I think I either set those up or encouraged them to be set up a couple years ago.
Most likely we would be better off with human updates in there, but we may need some designated tweeters to make sure it happens reliably when there are issues to report, new features to mention, or upcoming stuff we want feedback on.
-- brion On Nov 29, 2011 11:25 AM, "Guillaume Paumier" gpaumier@wikimedia.org wrote:
Hi all,
We've had @wikimediatech accounts on twitter & identica for some time now:
that basically broadcast every single action that is logged to the server admin log:
The account has 78 followers on identica and 430 on twitter (probably counting the spammers).
I'm wondering if there are actually people reading all the stuff that's pushed through these channels.
My gut feeling is that the few people reading these feeds are also those that would know to check the SLA if they encountered an issue, or know how to use the RSS feed of the SLA page if they really wanted the information in real time.

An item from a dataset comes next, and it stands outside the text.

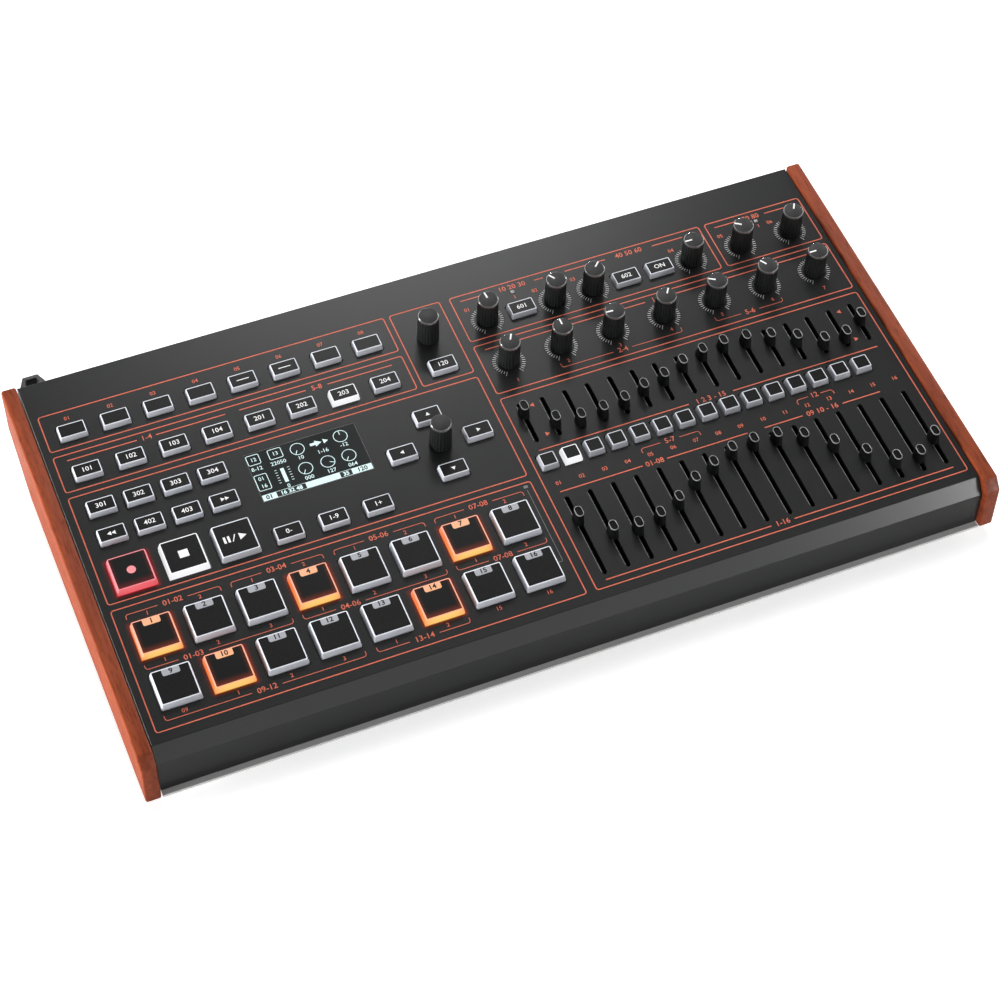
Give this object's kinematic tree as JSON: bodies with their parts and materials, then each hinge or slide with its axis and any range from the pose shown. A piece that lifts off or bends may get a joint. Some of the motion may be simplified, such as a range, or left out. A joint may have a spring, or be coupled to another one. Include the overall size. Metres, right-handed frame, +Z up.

Meanwhile, we don't really have social media channels dedicated to Wikimedia tech stuff, i.e. channels where we can actually post stuff, links, blog posts, outage info, etc and engage with a larger community of people interested in our tech operations. I feel that the accounts would be much more useful if we reduced the amount of semi-random information we post there.
So, I'm basically proposing to repurpose the @wikimediatech accounts for this.
Thoughts? Good idea? Bad idea? You don't care?